Isaac Mahlangu Senior reporter
Busisiwe Mkhwebane.
Busisiwe Mkhwebane.
Image: Thapelo Morebudi

Embattled public protector Busisiwe Mkhwebane, whose suspension is looming, has dug in her heels in a letter to President Cyril Ramaphosa saying the head of state “is not legally entitled or competent” to suspend her.

Responding to Ramaphosa's letter, dated  March 18, in which he wanted Mkhwebane to furnish him with reasons why he should not suspend her, the public protector's lawyers, Seanego Inc, stated that the president is “personally and multiply conflicted” in the matter due to various investigations she has investigated that involved him.

Mkhwebane's letter stated that if he were to suspend her that would be illegal and inappropriate.

“The president is personally, heavily and multiply conflicted in this matter due to various investigations which have recently been or are presently being investigated by her against or concerning allegations of breach of ethics and/or violations of the constitution,” Mkhwebane's lawyers stated in the letter.

This comes as parliament's inquiry into Mkhwebane's fitness to hold office has already started its work as National Assembly speaker Thandi Modise has already indicated in a letter to Ramaphosa earlier this month.

The process to impeach Mkhwebane was stopped after she approached the Western Cape High Court after then speaker Thandi Modise had appointed a panel to determine if there was a prima facie case against Mkhwebane.

The panel, chaired by retired Constitutional Court judge Bess Nkabinde, had found that she had a case to answer.

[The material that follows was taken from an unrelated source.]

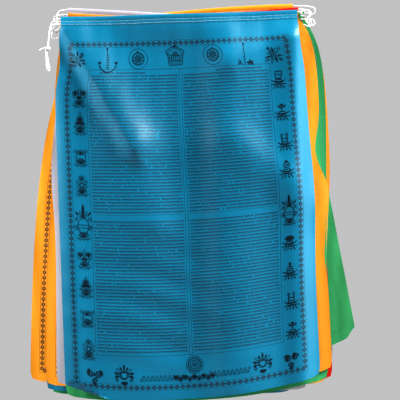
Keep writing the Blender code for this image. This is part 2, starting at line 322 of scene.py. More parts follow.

In February, the Constitutional Court ruled that the appointment of a judge on an independent panel to determine the grounds for her removal was procedurally correct giving parliament the green light to continue with the inquiry into her fitness to hold office.

Mkhebane's lawyers also stated in her letter to the president this week that the courts have refused to entertain the merits of her complaints on a technicality as they had stated that Mkhwebane had no jurisdiction to investigate non-state fundraising in the Bosasa matter involving Ramaphosa.

“It would be convenient to refer you to or remind you of your own concessions made under oath in respect to the so-called Bosasa matter. Bosasa has also been recently identified in the Zondo commission report as a key conduit for the crimes of corruption and/or money laundering, to mention a few,” stated Mkhwebane's letter.

Mkhwebane also stated that it would be a “fundamental mistake to adopt the view that the admitted conflict, whether actual or potential, simply disappeared or evaporated with the most recent finalisation of all related litigation”.

Two weeks ago, the apex court dealt Mkhwebane a blow, dashing her hopes of holding onto her office when it ruled that she had failed to make a case for the CR17 report rescission.

Mkhwebane had raised this matter in a letter to parliament, indicating that the inquiry into her fitness to hold office has to await the ConCourt's ruling.

She has, more than a week ago, filed another application for a rescission of the February ruling in the apex court arguing that the green light given by the ConCourt to parliament's impeachment process opened the public protector up to the possibility of being suspended “by the biased president, with the obvious far-reaching implications thereof to her rights and the public interest”.